Andere Gerichte entscheiden beim Thema Bagatell-Kündigungen arbeitnehmerfreundlicher: So ist die außerordentliche Kündigung eines Gastronomie-Mitarbeiters wegen des Verzehrs von Pommes frites und Frikadellen nach einer Gerichtsentscheidung des Landesarbeitsgerichts Hamm (Az.: 8 Sa 711/10) unwirksam. Für die Richter war der behauptete Verzehr der Pommes frites und der Frikadellen kein wichtiger Grund für die fristlose Kündigung. Dabei wurde insbesondere die 19-jährige Betriebszugehörigkeit und der Umstand, dass der Kläger nach den Tarifverträgen des öffentlichen Dienstes nur noch außerordentlich kündbar ist, vom Gericht berücksichtigt.
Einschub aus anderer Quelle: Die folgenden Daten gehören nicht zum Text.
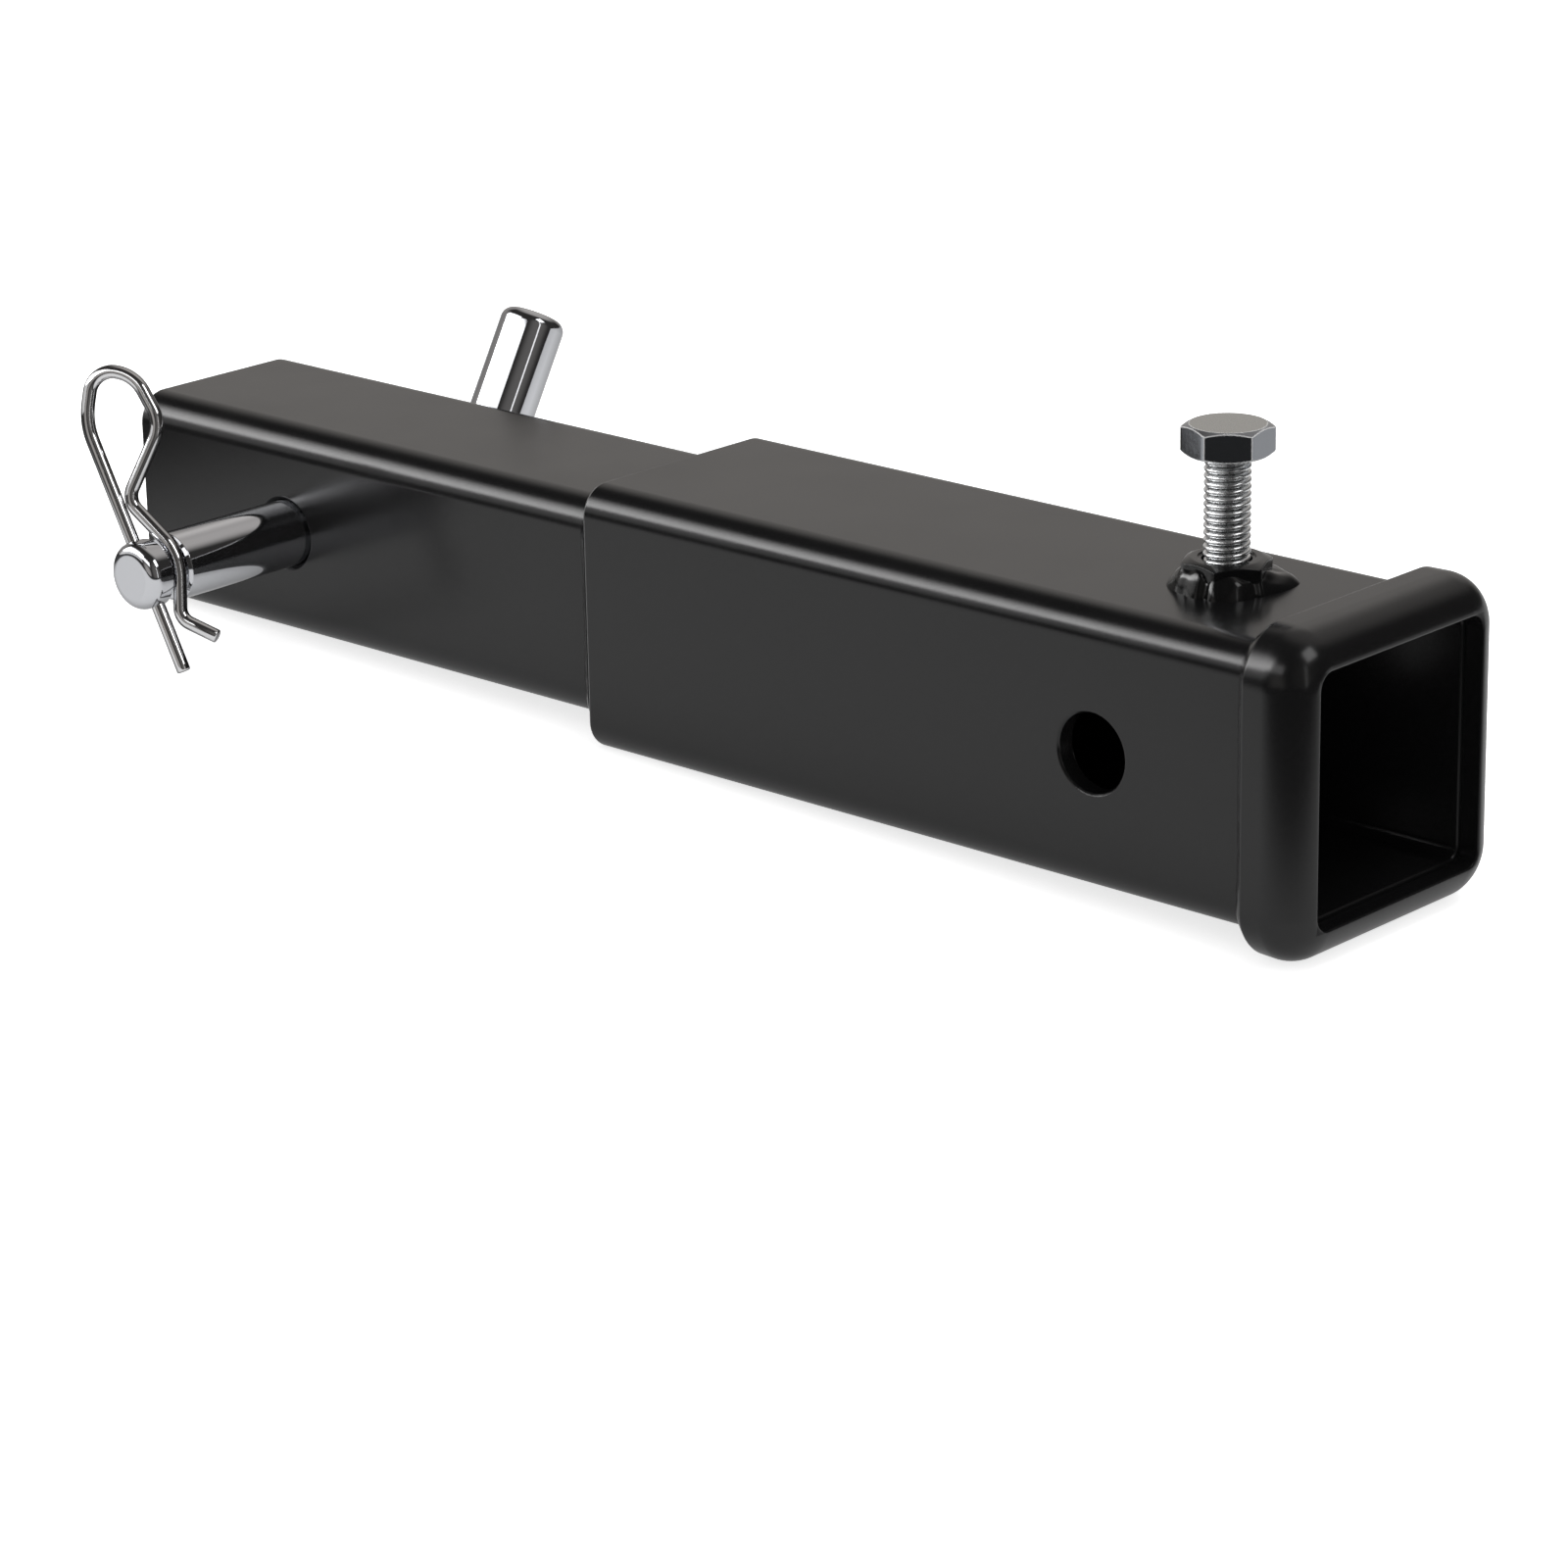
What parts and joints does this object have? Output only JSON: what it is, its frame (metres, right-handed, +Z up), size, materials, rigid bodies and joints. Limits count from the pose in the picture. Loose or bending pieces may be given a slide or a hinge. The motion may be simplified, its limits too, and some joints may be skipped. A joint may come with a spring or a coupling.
{
  "type": "hitch receiver extender",
  "caption": "Black square-tube hitch receiver extender with a collared mouth, a clamp bolt on top, and a bent chrome pin held by a hairpin clip.",
  "frame": {"origin": "centre of the receiver tube's cross hole, on the common axis of both tubes", "axes": "+X along the tubes towards the open mouth, +Z up towards the clamp bolt, -Y towards the clip end of the hitch pin"},
  "size_m": [0.3549, 0.138, 0.1002],
  "materials": {
    "black_coat": "satin black powder coat",
    "coated_weld": "glossier black coat over weld metal",
    "zinc_plate": "bright zinc plate",
    "chrome_plate": "polished plate",
    "clip_wire": "polished plated spring wire"
  },
  "bodies": {
    "extender": {"shank_tube": "black_coat", "receiver_tube": "black_coat", "mouth_collar": "black_coat", "shank_weld": "coated_weld", "collar_weld": "coated_weld", "weld_nut": "black_coat", "nut_weld": "coated_weld"},
    "bolt": {"clamp_bolt": "zinc_plate"},
    "pin": {"hitch_pin": "chrome_plate"},
    "clip": {"hairpin_clip": "clip_wire"}
  },
  "joints": [
    {"name": "clamp_screw", "type": "slide", "parent": "extender", "child": "bolt", "axis": [0, 0, 1], "range_m": [-0.0215, 0.007]},
    {"name": "pin_slide", "type": "slide", "parent": "extender", "child": "pin", "axis": [0, 1, 0], "range_m": [-0.001, 0.03]},
    {"name": "clip_pull", "type": "slide", "parent": "pin", "child": "clip", "axis": [-0.4818, 0, 0.8763], "range_m": [0, 0.06], "deforming": ["hairpin_clip"]}
  ]
}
Als milderes Mittel hätte laut Gericht zunächst eine Abmahnung ausgesprochen werden müssen, die dem Kläger als letzte Warnung die Möglichkeit gegeben hätte, das behauptete Verhalten zu überdenken.

Der Fall der drei Schrauben

Ebenso ist die Kündigung eines Betriebsratsvorsitzenden, der drei Schrauben seines Arbeitgebers an einen früheren Kollegen verschenkt hatte, kürzlich vor dem Arbeitsgericht Bonn gescheitert (AZ 1 BV 47/10).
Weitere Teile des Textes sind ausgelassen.